- Emotional Nepotism
One of the things that makes families so important and so meaningful is that they are centres of unashamed nepotism. We’re used to thinking very negatively of nepotism. We are taught that a good society is one in which people rise and fall according to their own merits or flaws – and do not gain any sort of unfair favour from their families. But, in a crucial emotional sense at least, most of us don’t actually believe this. We are all, to a greater or lesser extent, emotional nepotists.
Historically, the idea of nepotism in Europe was particularly associated with the Catholic Church during the Renaissance. The word nepotism was born when a series of Popes took to appointing their nephews (nipote in Italian), along with other family members, to top jobs irrespective of their talents.
Titian, Pope Paul III and His Grandsons, 1545–46
In 1534, the already elderly Alessandro Farnese was elected Pope and took the name of Paul III. One of the first things he did was to elevate his young grandson (also called Alessandro) to the influential and lucrative position of Cardinal. He made another grandson the Duke of one of the small Italian states that was – at that time – directly under the control of the Pope.

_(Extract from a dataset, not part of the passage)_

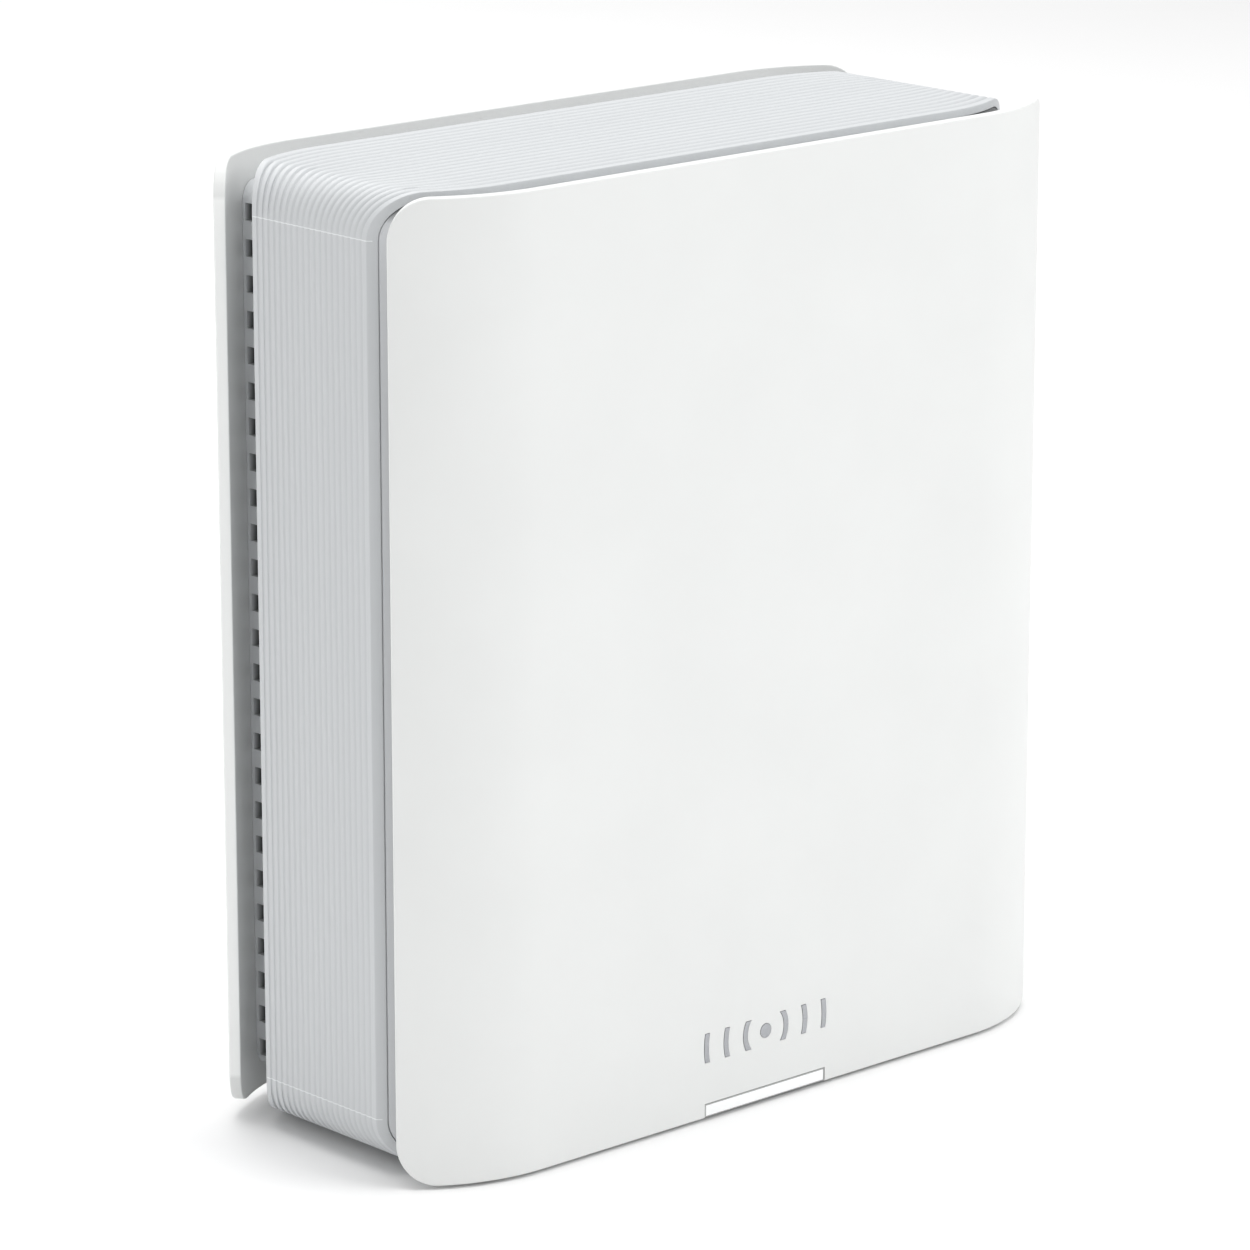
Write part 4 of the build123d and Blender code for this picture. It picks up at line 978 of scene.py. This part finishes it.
@dataclass
class Emblem:
    """Metal emblem above the light bar: a dot between rows of arcs, each let into its own pocket."""

    wardrobe: Wardrobe
    cover: bpy.types.Object
    middle: float = 21.0 * MM
    dot: float = 2.0 * MM
    radii: tuple[float, ...] = (7.7 * MM, 15.0 * MM, 22.3 * MM)
    stroke: float = 1.6 * MM
    height: float = 8.2 * MM
    edge: float = 0.16 * MM
    gap: float = 0.14 * MM
    pocket: float = 0.6 * MM
    reach: float = 1.0 * MM
    disc_sides: int = 96

    def disc(self, radius: float, front: float, back: float) -> bpy.types.Object:
        """Upright disc round the emblem's middle.

        Args:
            radius: its radius.
            front: depth of its front face.
            back: depth of its back face.

        Returns:
            The disc.
        """
        Bench.clear()
        bpy.ops.mesh.primitive_cylinder_add(vertices=self.disc_sides, radius=radius, depth=back - front,
                                            location=(0, (front + back) / 2, self.middle),
                                            rotation=(math.pi / 2, 0, 0))
        return Bench.settle("disc")

    def shapes(self, grow: float, front: float, back: float) -> list[bpy.types.Object]:
        """The dot and the arcs.

        Args:
            grow: how much larger than the emblem every outline is.
            front: depth of the front face.
            back: depth of the back face.

        Returns:
            One object for the dot and one for each pair of arcs.
        """
        parts = [self.disc(self.dot + grow, front, back)]
        half_height = self.height / 2 + grow
        for radius in self.radii:
            outer = radius + self.stroke / 2 + grow
            ring = self.disc(outer, front, back)
            Bench.cut(ring, self.disc(outer - self.stroke - 2 * grow, front - self.reach, back + self.reach))
            for level in (-1, 1):
                span = 2 * outer
                edge = self.middle + level * half_height
                far = edge + level * span
                trim = Bench.block("trim", (-span, front - self.reach, min(edge, far)),
                                   (span, back + self.reach, max(edge, far)))
                Bench.cut(ring, trim)
            parts.append(ring)
        return parts

    def build(self) -> bpy.types.Object:
        """Cut the pockets, build the emblem and hand it over dressed.

        Returns:
            The finished emblem.
        """
        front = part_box("signal_badge")[0][1]
        for tool in self.shapes(self.gap, front - self.reach, front + self.pocket):
            Bench.cut(self.cover, tool)
        Bench.smooth(self.cover)
        Bench.even_shading(self.cover)
        emblem = Bench.join(self.shapes(0.0, front, front + self.pocket), "emblem")
        Bench.round_edges(emblem, self.edge)
        Bench.smooth(emblem)
        self.wardrobe.dress(emblem, "badge_silver")
        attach(emblem, "housing")
        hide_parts("signal_badge")
        return emblem


# Stage ----------------------------------------------------------------------------------------


@dataclass
class Studio:
    """Pale floor, soft lamps and the camera."""

    azimuth: float = math.radians(-42.49)
    elevation: float = math.radians(14.85)
    distance: float = 1.58932
    target: tuple[float, float, float] = (-0.00282, 0.0029, 0.12585)
    lens: float = 166.07
    floor_size: float = 12.0

    def camera(self) -> None:
        """Create the camera at its viewing angle."""
        back = Vector((math.sin(self.azimuth) * math.cos(self.elevation),
                       -math.cos(self.azimuth) * math.cos(self.elevation), math.sin(self.elevation)))
        data = bpy.data.cameras.new("camera")
        data.lens = self.lens
        data.sensor_width = 36.0
        data.clip_start = 0.05
        data.clip_end = 50.0
        camera = bpy.data.objects.new("camera", data)
        bpy.context.scene.collection.objects.link(camera)
        camera.location = Vector(self.target) + back * self.distance
        camera.rotation_mode = "QUATERNION"
        camera.rotation_quaternion = (-back).to_track_quat("-Z", "Y")
        bpy.context.scene.camera = camera

    def lamp(self, name: str, place: Sequence[float], size: float, power: float) -> None:
        """Add one soft square lamp that looks at the router.

        Args:
            name: name of the lamp.
            place: where it hangs.
            size: length of its side.
            power: its power in watts.
        """
        data = bpy.data.lights.new(name, "AREA")
        data.shape = "SQUARE"
        data.size = size
        data.energy = power
        lamp = bpy.data.objects.new(name, data)
        bpy.context.scene.collection.objects.link(lamp)
        lamp.location = place
        towards = Vector((0, 0, 0.12)) - Vector(place)
        lamp.rotation_mode = "QUATERNION"
        lamp.rotation_quaternion = towards.to_track_quat("-Z", "Y")

    def floor(self) -> None:
        """Add the floor."""
        Bench.clear()
        bpy.ops.mesh.primitive_plane_add(size=self.floor_size, location=(0, 0, 0))
        floor = Bench.settle("floor")
        recipe = Recipe("floor")
        cloud = recipe.noise(3.0, 2.0)
        tone = recipe.blend(cloud, (0.93, 0.93, 0.93), (0.95, 0.95, 0.95))
        floor.data.materials.append(recipe.surface(Base_Color=tone, Roughness=0.7 + 0.1 * cloud))

    def world(self) -> None:
        """Surround the stage with even pale light."""
        world = bpy.data.worlds.new("studio")
        world.use_nodes = True
        shade = world.node_tree.nodes["Background"]
        shade.inputs["Color"].default_value = (1.0, 1.0, 1.0, 1.0)
        shade.inputs["Strength"].default_value = 0.6
        bpy.context.scene.world = world
        bpy.context.scene.view_settings.view_transform = "Standard"

    def build(self) -> None:
        """Set the stage."""
        self.camera()
        self.floor()
        self.world()
        self.lamp("key", (0.9, -1.6, 1.5), 1.4, 18.0)
        self.lamp("fill", (-2.0, 0.5, 0.5), 1.2, 4.5)
        self.lamp("top", (0.0, 0.2, 2.2), 1.8, 29.0)
        self.lamp("back", (0.5, 2.0, 1.3), 1.4, 10.0)


def main() -> None:
    """Build the stage and every sub-assembly, and report each piece."""
    logging.basicConfig(level=logging.INFO)
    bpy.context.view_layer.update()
    Studio().build()
    wardrobe = Wardrobe(FINISHES)
    wardrobe.dress_nodes()
    front = FrontCover(wardrobe, Facing.FRONT, "front_panel").build()
    pieces = [
        front,
        RearCover(wardrobe, Facing.REAR, "rear_panel").build(),
        RibbedBand(wardrobe).build(),
        LightBar(wardrobe).build(),
        Emblem(wardrobe, front).build(),
    ]
    for piece in pieces:
        LOG.info("%s: %d faces", piece.name, len(piece.data.polygons))


if __name__ == "__main__":
    main()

It was all appallingly unfair. In this regard, nepotism presents a deep affront to modern enlightened ideals of open competition, especially around work and careers.
But we have to admit that the idea of bias towards relatives possesses – in the emotional as opposed to the professional sense – a deeply reassuring and attractive side as well. What is more, we have all ineluctably been the beneficiaries of the starkest, grossest nepotism already. We wouldn’t have got here without it. That’s because when we were born, despite the millions of other children in the world, irrespective of our merits (we didn’t really have any), our parents and wider family made the decision to take care of us: to devote huge amounts of time, love and money to our well being: not because we had done anything to deserve it – at that time, we were barely capable of holding a spoon let alone saying hello – but simply because we were related to them.
Nepotism is what ensures that a series of tantrums will be forgiven; that unpleasant traits of character will be overlooked; that we’ll be supported as we rant and rage in the small hours; that parents will forgive children who have not been especially good – and that children with somewhat disappointing parents will still, despite everything, show up for the holidays.
Because of the existence of family, we all have an experience of belonging not based on our beliefs or accomplishments or efforts (all of which may change or fail) but on something far purer and more irrevocable: the fact of our birth. In a world in which our employment generally hangs by a thread, in which we are judged swiftly and definitively by almost everyone, in our families at least, we know that we can’t be sacked, even if we don’t make very special conversation at dinner and have failed dismally in our careers. Given how fragile our standing in the eyes of others generally is, this is a source of huge ongoing emotional relief.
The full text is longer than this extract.